Моя Дана спрашивает. Не из телевизора — из комнаты. Стоит посередине салона, обнимает тетрадку, ручка во рту, естественно.
— Костный мозг — это такое вещество, которое находится в костях.
— А им думают?
— Нет, им не думают, — с трудом удерживаюсь от смеха сквозь навернувшиеся слезы.
— А что им делают?
— Ничего им не делают, костный мозг вырабатывает клетки крови.
— А я, когда сдавала анализ, не видела в крови никаких клеток.
— Они очень маленькие, так просто не увидишь.
— А как?
— Микроскоп нужен.
— А что это такое?
— Прибор такой, как очки, только в него можно увидеть совсем маленькие предметы.
— Меньше точки?
У-упс! Кажется, я недооцениваю присутствие в доме мужа-математика. Ничего себе вопросик для первоклассницы, или это так, случайность?

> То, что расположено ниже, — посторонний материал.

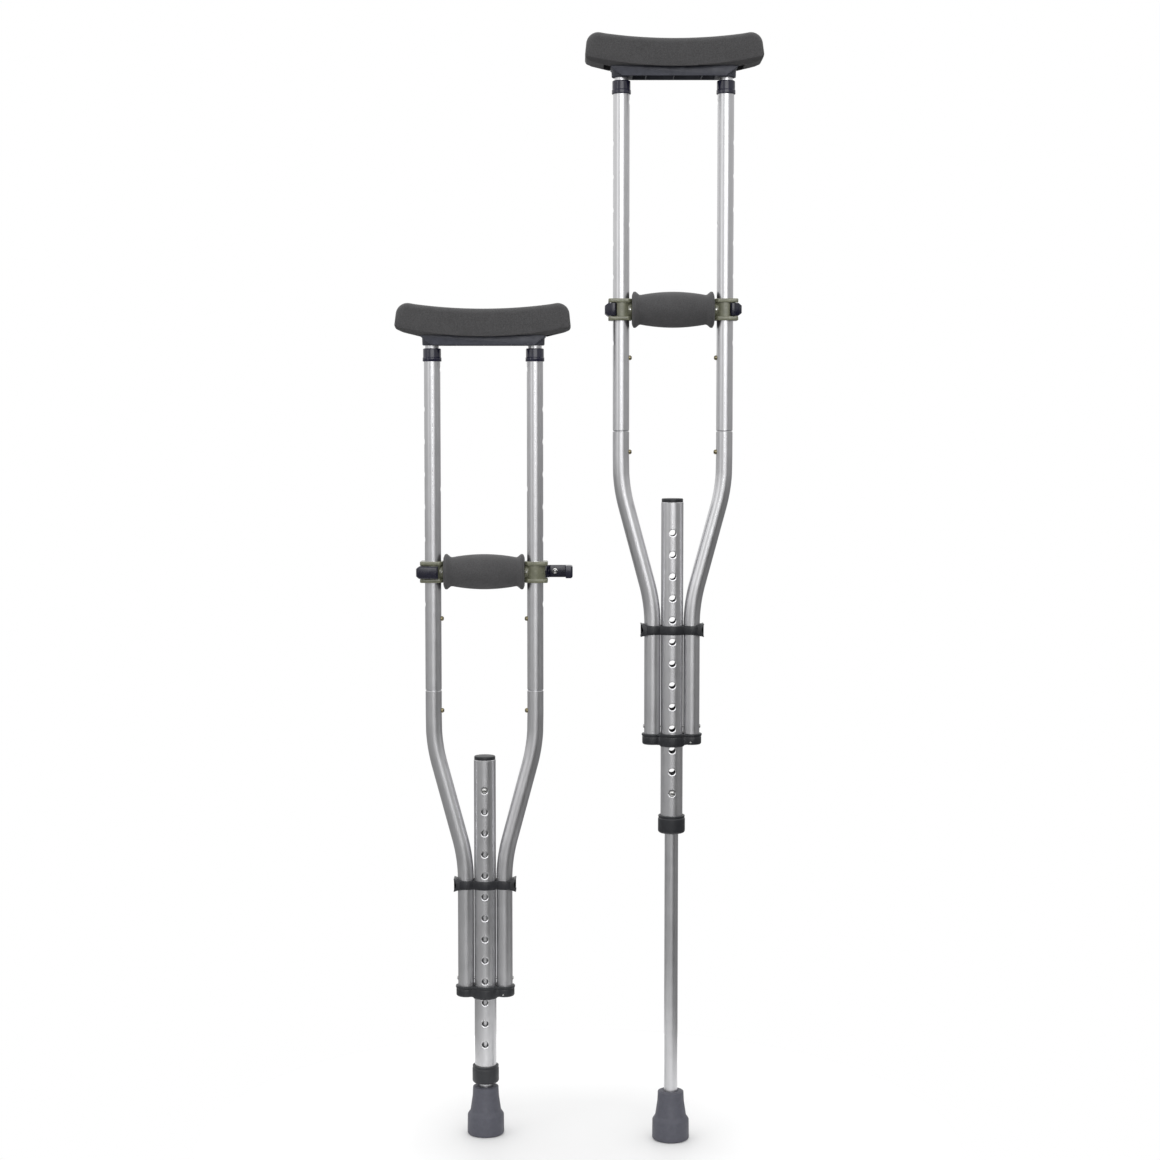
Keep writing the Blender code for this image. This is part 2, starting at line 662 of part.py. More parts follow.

— Про точку тебе папа объяснит, а сейчас принеси-ка сюда фотоаппарат.
Мою руки и включаю камеру.
— Видишь, вот эта штука, которая выезжает, называется объектив. Ты можешь менять его положение, и тогда все предметы становятся ближе и крупнее. А микроскоп, это как фотоаппарат, только увеличивает он гораздо сильнее.